** GIVEN EXERCISE **
Return the full listing exactly as it is written.
# # # #
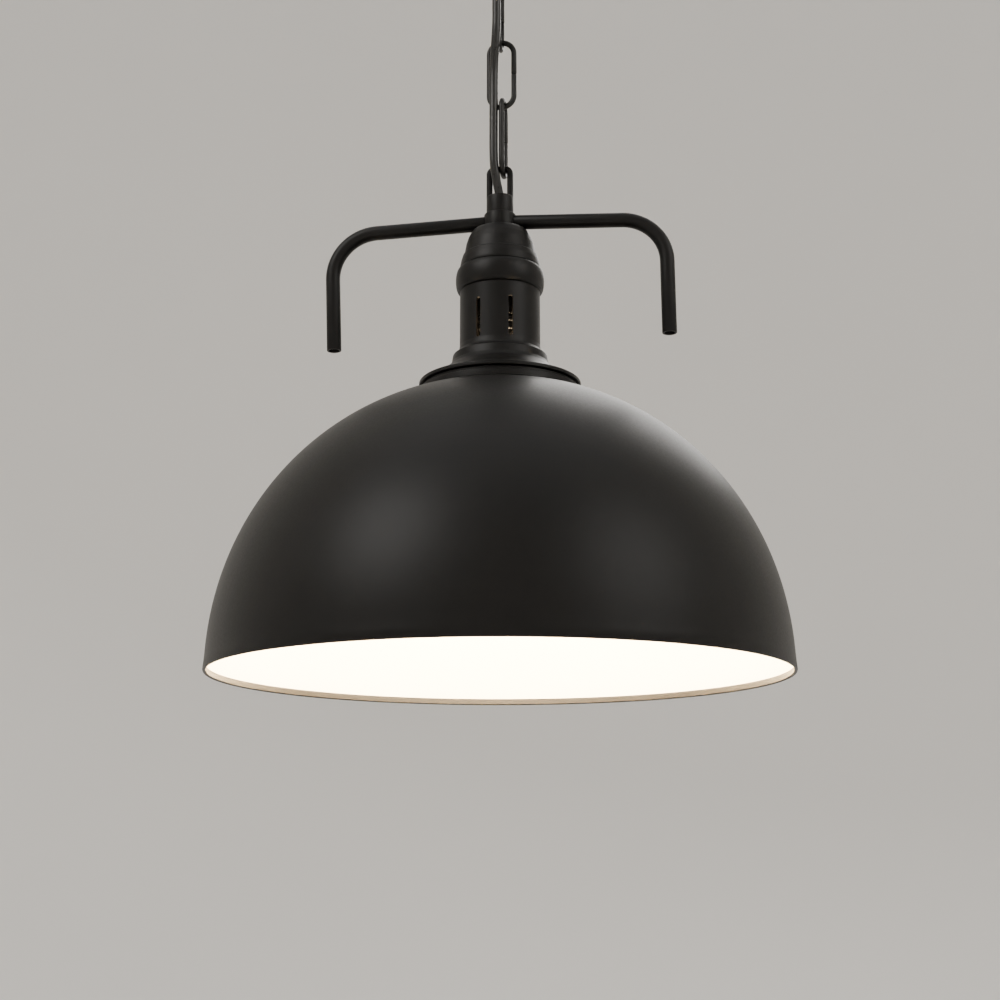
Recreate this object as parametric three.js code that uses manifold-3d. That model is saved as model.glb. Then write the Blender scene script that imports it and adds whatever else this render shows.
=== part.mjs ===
// Pendant ceiling light: a spun metal dome under a vented neck, with two bent side arms,
// hung on three chain links from a ceiling rose, with its flex woven down the chain.
// Millimetres, +Z up. The origin is the middle of the face that meets the ceiling.
import * as THREE from 'three';
import { mergeVertices } from 'three/addons/utils/BufferGeometryUtils.js';
import Module from 'manifold-3d';

const wasm = await Module();
wasm.setup();

// ---------------------------------------------------------------- driving dimensions
const GAP = 0.3;             // clearance between pieces that touch
const FIT = 0.25;            // clearance round a pin, a thread or a spigot

const WIRE = 3.55;           // chain wire diameter
const LINK_WIDTH = 19.7;     // outer width of a link
const LINK_LENGTH = 49.4;    // outer length of the two upper links
const LAST_LINK_LENGTH = 55; // outer length of the lowest link
const LINK_SEAM = 0.4;       // butt gap in each link
const LINK_SHIFT = 1.1;      // each link hangs this much further to one side, clear of the flex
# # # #
** EXERCISE OUTPUT **
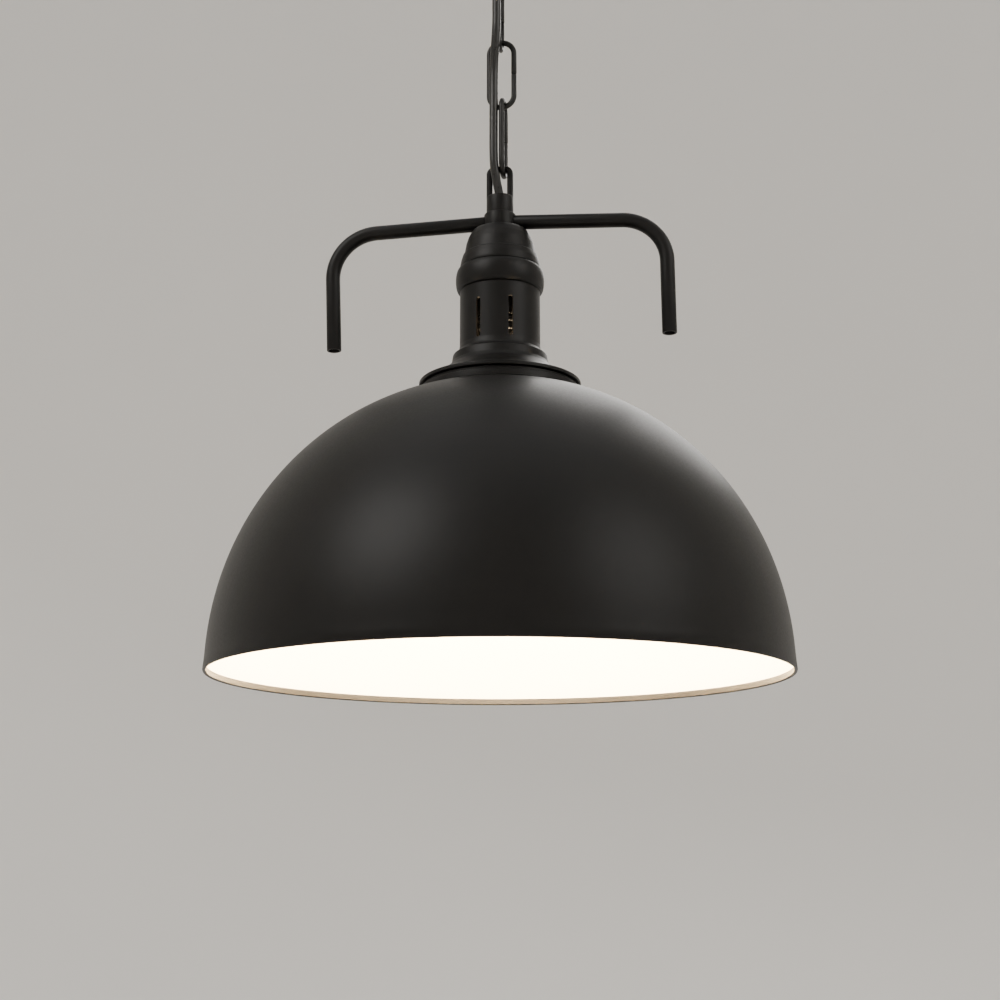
Recreate this object as parametric three.js code that uses manifold-3d. That model is saved as model.glb. Then write the Blender scene script that imports it and adds whatever else this render shows.
=== part.mjs ===
// Pendant ceiling light: a spun metal dome under a vented neck, with two bent side arms,
// hung on three chain links from a ceiling rose, with its flex woven down the chain.
// Millimetres, +Z up. The origin is the middle of the face that meets the ceiling.
import * as THREE from 'three';
import { mergeVertices } from 'three/addons/utils/BufferGeometryUtils.js';
import Module from 'manifold-3d';

const wasm = await Module();
wasm.setup();

// ---------------------------------------------------------------- driving dimensions
const GAP = 0.3;             // clearance between pieces that touch
const FIT = 0.25;            // clearance round a pin, a thread or a spigot

const WIRE = 3.55;           // chain wire diameter
const LINK_WIDTH = 19.7;     // outer width of a link
const LINK_LENGTH = 49.4;    // outer length of the two upper links
const LAST_LINK_LENGTH = 55; // outer length of the lowest link
const LINK_SEAM = 0.4;       // butt gap in each link
const LINK_SHIFT = 1.1;      // each link hangs this much further to one side, clear of the flex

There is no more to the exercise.